6. What did your Mom say when you told her? She wanted to know if there was anybody who could verify what I had said? We work very hard to overcome the damage he did in our relationship.
7. What did your Dad say first time after you told on him? Why did you tell your mom, now she is upset and you’re in trouble.
8. Did it mess you up your whole life? Yes is so many ways. But I was also able to experience other sources of joy and goodness. Along with the normal ups and downs of life.
9. Do you hate men? Sometimes I have in the past. But I have had some great men in my life who loved me, my grandpa, my first and second husbands along with my son. And now my grandson.
10. I understand what happened to you! No you don’t, even if you were sexually abused too, there is no way you can fully understand. The reason I say this is because when certain things happened they were unique to the timing in my life, situations and how old I was a the time. Along with this is the frailty that comes from particular life transitions we all go through.
11. Do you have rape fantasies now? Not for sexually gratification, but I am plagued by the fear that someone can still rape me. It’s not like there is insurance that prevents it from ever happening again in our lives.
12. Are you crazy? Sometimes. I do have Depression, Post Traumatic Stress Disorder (PTSD) that is pretty inactive now. I have heard it said we as childhood sexual abuse survivors also deal with a Betrayal Syndrome.
13. Are you a dyke, prostitute or whore?

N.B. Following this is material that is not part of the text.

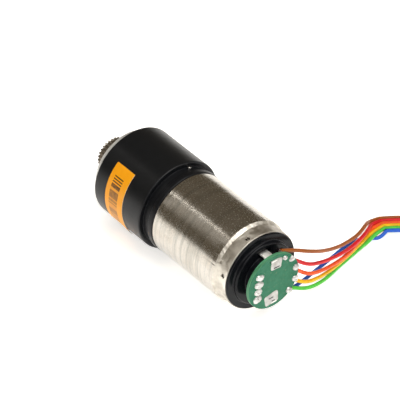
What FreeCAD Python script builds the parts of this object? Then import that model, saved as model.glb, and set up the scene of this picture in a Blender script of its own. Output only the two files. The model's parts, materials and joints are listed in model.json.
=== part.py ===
import FreeCAD, Part
import math
import os

# Geared DC motor: a two-stage planetary gearhead with an output pinion, a coreless motor in a steel
# can, and an encoder board whose six wires join into a flat ribbon with a small socket on its end.
#
# Frame, in millimetres: X is the axis that everything turns on and +X points out of the output end.
# The origin is the centre of the front mounting face, and +Z is up.  The motor lies on a surface
# that touches the gearbox along its lowest line.

# ---------------------------------------------------------------- driving dimensions

GEARBOX_R = 12.0            # outside of the gearbox housing
GEARBOX_FRONT = -2.2        # front rim of the housing
GEARBOX_REAR = -19.9        # rear rim of the housing
GEARBOX_BORE_R = 11.2

MODULE = 0.4                # planetary gearing
SUN_TEETH = 15
PLANET_TEETH = 18
RING_TEETH = 51
PLANETS = 3
PRESSURE_ANGLE = math.radians(20)
DEDENDUM = 1.25             # root depth below the pitch circle, in modules
RING_ADDENDUM = 0.88        # the ring's teeth are a little shorter than one module
TOOTH_THINNING = 0.06       # taken off each tooth's width, so that meshing flanks never touch
CENTRE_R = MODULE * (SUN_TEETH + PLANET_TEETH) / 2

PINION_MODULE = 0.3         # output pinion
PINION_TEETH = 28
PINION_BACK = 1.3
PINION_FRONT = 6.3

OUTPUT_SHAFT_R = 2.0
MOTOR_SHAFT_R = 0.75
PIN_R = 0.75                # planet pins
FIT_GAP = 0.01              # radial gap drawn between two parts of one body
RUN_GAP = 0.02              # radial gap between parts that turn against each other
SEAT_GAP = 0.02             # gap round a part that is pushed into a seat

BOLT_CIRCLE_R = 8.0         # four M2 threads in the front plate, at their minor diameter
BOLT_HOLE_R = 0.8
BOLT_DEPTH = 3.0
BOLTS = 4

ADAPTER_NECK_R = 10.7
ADAPTER_BAND_R = 11.1
ADAPTER_REAR = -23.7

CAN_R = 11.0                # motor can
CAN_BORE_R = 10.22
CAN_FRONT = -23.75
CAN_TAPER = (-46.4, -47.2)  # the can necks down here to its crimped rear ring
CAN_REAR = -50.6
CRIMP_R = 10.5
CRIMP_BORE_R = 9.9
CRIMP_HOLES = 6
CRIMP_HOLE_R = 0.5
CRIMP_HOLE_X = -49.4
CRIMP_FIRST = 15.0          # from +Y towards +Z

CAP_R = 10.3                # rear cap
CAP_REAR = -51.2
CAP_STEP_R = 8.4
CAP_STEP_REAR = -52.2
CAP_BOSS_R = 5.6

BOARD_R = 7.5               # encoder board
BOARD_FRONT = -54.8
BOARD_REAR = -55.8

LABEL_SPAN = (-13.4, -6.75)
LABEL_ANGLES = (-44.0, 49.5)  # from +Y towards +Z
LABEL_THICKNESS = 0.1

WIRE_R = 0.475              # one insulated conductor
RIBBON_PITCH = 1.0
RIBBON_WIDTH = 6 * RIBBON_PITCH
RIBBON_THICKNESS = 0.9

# Centre lines of the six wires, from the board to the ribbon.
WIRE_ROUTES = {
    "wire_brown": [
        (-54.2, -3.4, 6.5), (-54.4, -7.2, 4.9), (-55.0, -11.9, 2.3), (-54.1, -16.8, -0.7),
        (-52.7, -22.3, -3.4), (-51.0, -27.5, -5.3), (-49.2, -32.3, -6.7), (-46.4, -37.0, -7.8),
        (-44.5, -39.8, -9.6), (-44.5, -42.8, -10.3)],
    "wire_red": [
        (-54.2, -5.4, 3.4), (-54.3, -8.0, 1.2), (-55.1, -11.2, -1.3), (-54.4, -15.4, -3.4),
        (-53.2, -20.9, -5.5), (-51.8, -26.9, -6.9), (-50.0, -32.6, -7.4), (-47.4, -37.1, -8.6),
        (-45.5, -39.5, -9.6), (-45.4, -42.5, -10.3)],
    "wire_orange": [
        (-54.2, -6.1, 0.3), (-54.3, -8.3, -1.9), (-55.3, -11.0, -4.0), (-54.6, -15.2, -5.9),
        (-53.4, -20.6, -7.4), (-51.9, -26.2, -8.4), (-49.6, -32.2, -8.3), (-47.2, -36.6, -9.6),
        (-46.5, -39.2, -10.1), (-46.4, -42.2, -10.3)],
    "wire_yellow": [
        (-54.2, -5.7, -2.9), (-54.4, -7.7, -4.6), (-55.3, -10.2, -6.1), (-54.8, -14.0, -7.5),
        (-53.4, -19.3, -8.8), (-51.4, -25.7, -9.7), (-49.9, -31.9, -9.3), (-48.0, -36.0, -10.4),
        (-47.5, -38.9, -10.2), (-47.3, -41.8, -10.3)],
    "wire_green": [
        (-54.2, -4.0, -5.2), (-54.5, -6.6, -6.3), (-55.6, -9.9, -7.7), (-55.3, -13.6, -8.8),
        (-54.1, -18.2, -9.7), (-52.2, -22.9, -10.4), (-51.0, -27.3, -10.7), (-50.3, -31.6, -10.2),
        (-49.1, -35.8, -10.7), (-48.3, -38.7, -10.3), (-48.2, -41.5, -10.3)],
    "wire_blue": [
        (-54.2, -2.2, -6.9), (-53.6, -6.2, -7.8), (-53.3, -10.9, -7.6), (-52.6, -15.9, -7.1),
        (-51.7, -20.8, -7.0), (-50.4, -25.4, -7.4), (-48.8, -29.8, -8.4), (-46.6, -34.4, -11.2),
        (-47.8, -37.3, -11.5), (-49.5, -39.2, -11.4), (-49.2, -41.2, -10.3)],
}

# Centre line of the ribbon, from where the wires join it to the socket.
RIBBON_ROUTE = [
    (-46.8, -42.0, -10.3), (-48.0, -45.4, -11.0), (-50.8, -49.8, -11.5), (-55.4, -54.0, -11.5),
    (-61.8, -57.0, -11.5), (-69.4, -58.0, -11.5), (-77.2, -56.6, -11.5), (-84.2, -52.6, -11.5),
    (-89.8, -46.6, -11.5), (-94.8, -39.8, -11.5), (-98.6, -32.2, -11.5), (-101.0, -23.8, -11.5),
    (-102.4, -15.0, -11.5), (-103.0, -6.2, -11.4), (-103.2, 2.0, -10.9), (-103.4, 9.2, -10.6)]

# ---------------------------------------------------------------- helpers

ORIGIN = FreeCAD.Vector(0, 0, 0)
X_AXIS = FreeCAD.Vector(1, 0, 0)
Z_AXIS = FreeCAD.Vector(0, 0, 1)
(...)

Um, that’s a hard one, cause they all sound like something you wouldn’t want to be called. I suppose in many ways they could all be true..
14. How do most people act towards you when you tell them what happened? Most people feel sorry for me and I hate it.. But then their have been so many people who are kinder than they have ever been. Along with some who never think about it again. Or talk about it again. Or talk about it at all.
15. Why don’t you dress more like a girl? When I was younger I was told the reason why he did what he did was cause I was beautiful. Now I know he did it cause he wanted to and no one stopped him. But I still don’t want to attract too much attention to my gender just in case. Turns out plenty of people still think the way he did.